For instance, in Knaus, plaintiffs alleged that several defendants
engaged in what the plaintiffs described as an “advance fee scheme,” in which defendants
offered a high-return, short-term investment to plaintiffs and then misappropriated the funds,
dispersing them to other defendants, including an Illinois resident. 389 Ill. App. 3d at 809–10,
906 N.E.2d at 649–50. The court concluded that the defendants’ transfer of funds into the state
with a resident co-conspirator was not a sufficient contact for jurisdiction, id. at 819, 906 N.E.2d
at 657, and that “plaintiffs [had] not shown that the defendants purposefully directed their
conduct towards Illinois so as to cause an effect in this state,” as the transfer was only
incidentally directed towards Illinois. Id. at 827, 906 N.E.2d at 663 (emphasis added). Here,
too, the fact that the Kleiner Perkins Defendants are accused of entering into a conspiracy with
AEI in Illinois is, alone, insufficient for jurisdiction. The court thus must examine whether the
Kleiner Perkins Defendants otherwise directed their activities to this state such that an exercise
of jurisdiction would be appropriate.
Complicating the jurisdictional question is the fact that Plaintiffs claim not that the Kleiner
Perkins Defendants acted directly to commit tortious conduct against them in this state, but
instead that the Kleiner Perkins Defendants disseminated false statements through AEI. The
Supreme Court has long recognized that the actions of agents can be sufficient to establish
minimum contacts on the part of the principal. Int’l Shoe, 326 U.S. at 320. The unilateral
actions of third parties with whom a defendant is merely associated, however, are not sufficient
for jurisdiction. Purdue Research Found. v. Sanofi-Synthelabo, S.A., 338 F.3d 773, 780 (7th
Cir. 2003). Without more, a third party’s choice to perform services in the forum state does not
subject a defendant that hired the third party to jurisdiction. Biltmoor Moving & Storage Co. v.
Shell Oil Co., 606 F.2d 202, 206 (7th Cir. 1979); Madison Miracle Prods., LLC v. MGM Distrib.

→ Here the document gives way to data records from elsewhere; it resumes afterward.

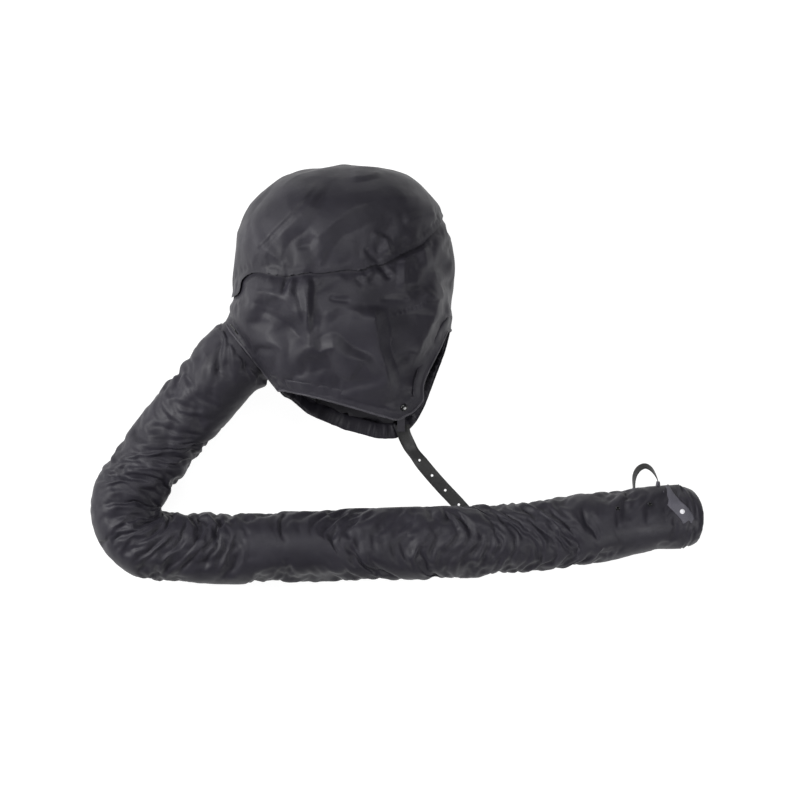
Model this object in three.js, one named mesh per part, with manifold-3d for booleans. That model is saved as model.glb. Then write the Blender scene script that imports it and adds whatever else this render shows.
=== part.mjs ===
// Soft bonnet hair dryer hood: a gathered fabric hood that lies on its side, a fabric-covered
// spiral hose and a mouth that slips over the nozzle of a hand-held dryer.
// Millimetres, +Z up. The wearer of the hood would face +X, the crown points to +Y, and the
// origin is on the flat patch where the hood rests on the table.

import * as THREE from 'three';
import { mergeVertices } from 'three/addons/utils/BufferGeometryUtils.js';
import Module from 'manifold-3d';

const wasm = await Module();
wasm.setup();

// ---------------------------------------------------------------- driving dimensions

const GAP = 0.4; // clearance between neighbouring pieces
const CLOTH = 2; // thickness of a gathered fabric wall

// The hood's ribs, from the crown to the chin: where each one meets the back and the front of
// the hood, and how low and how high it reaches. What is below the table is pressed flat.
const RIBS = [
  { back: [0, 156], front: [0, 156], low: 92, high: 92 },
  { back: [-52, 148], front: [60, 148], low: 36, high: 150 },
  { back: [-92, 127], front: [98, 124], low: 8, high: 181 },
  { back: [-117, 96], front: [117, 93], low: -7, high: 195 },
  { back: [-126, 55], front: [125, 52], low: -12, high: 201 },
  { back: [-131, 14], front: [126, 10], low: -14, high: 202 },
  { back: [-133, -22], front: [127, -38], low: -14, high: 200 },
  { back: [-116, -60], front: [125, -85], low: -13, high: 194 },
  { back: [-88, -104], front: [120, -132], low: -12, high: 184 },
  { back: [-50, -165], front: [104, -178], low: -10, high: 168 },
  { back: [20, -215], front: [20, -215], low: 84, high: 84 },
];
const HOOD_SIDES = 32;
const HOOD_RINGS = 20;
const LINING_SIDES = 24;
const LINING_RINGS = 18;
const SQUARENESS = 0.9; // below 1 makes the ribs fuller than an ellipse

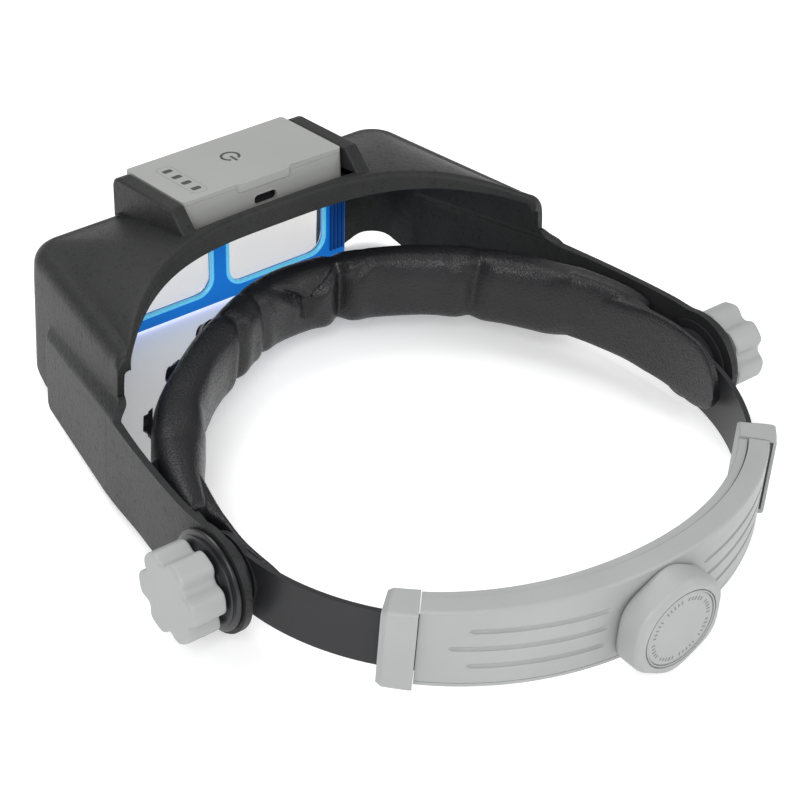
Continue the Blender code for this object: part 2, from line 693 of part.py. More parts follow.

Co., 2012 IL App (1st) 112334, ¶¶ 72–73, 978 N.E.2d 654, 674–75. If there is other evidence of
the parties’ “prior negotiations and contemplated future consequences, along with the terms of
the contract and the parties’ actual course of dealing” that makes clear that a defendant has
purposefully availed itself of the forum, there will be jurisdiction over the defendant. Philos
Techs., 802 F.3d at 913 (quoting Burger King Corp., 471 U.S. at 479). A particularly strong
example is where the defendant necessarily knows that all of the work under a contract would
be performed in the state. See Biltmoor, 606 F.2d at 207 (holding that agreement required
plaintiff independent contractor’s performance in state, subjecting defendant to jurisdiction).
In sum, even where the downstream effect of a defendant’s actions within a state are
significant, the courts of that state do not have personal jurisdiction unless the defendant
purposefully directs his or her activity towards the state’s residents.
In Madison Miracle
Productions, the plaintiff, an LLC vehicle for the funding of the film “Madison,” sued a Californiabased movie distribution company in Illinois. 2012 IL App (1st) 112334 at ¶¶ 1–3, 978 N.E.2d at
658. Affirming dismissal for lack of personal jurisdiction, the appellate court noted that the
California company’s only activity in Illinois was contracting with independent third parties as
part of a nationally-directed plan for distribution of the film. Id. at ¶ 79, 978 N.E.2d at 676. It
was the third parties, not the California-based defendant, who had exhibited the film in theaters,
placed advertising in local media outlets, and distributed DVDs of the film in the state. Id. at
¶ 80, 978 N.E.2d at 676. 3
The court affirmed dismissal despite the fact that Illinois was
“disproportionately targeted” in the film’s release, with 25% of the marketing funds and more
than 10% of the screens dedicated to the initial exhibition of the film in Illinois. Id. at ¶ 78, 978
N.E.2d at 676.
The distribution company in Madison Miracle Productions did not “reach out to
Illinois to engage any of these third parties,” unlike what Plaintiffs claim the Kleiner Perkins
Defendants did here. Id. at ¶ 80, 978 N.E.2d at 676. Even if the distribution company had
reached out directly to third parties in Illinois, however, it should not have changed the
outcome—entering into a contract with a third party in the forum state is not a sufficient contact.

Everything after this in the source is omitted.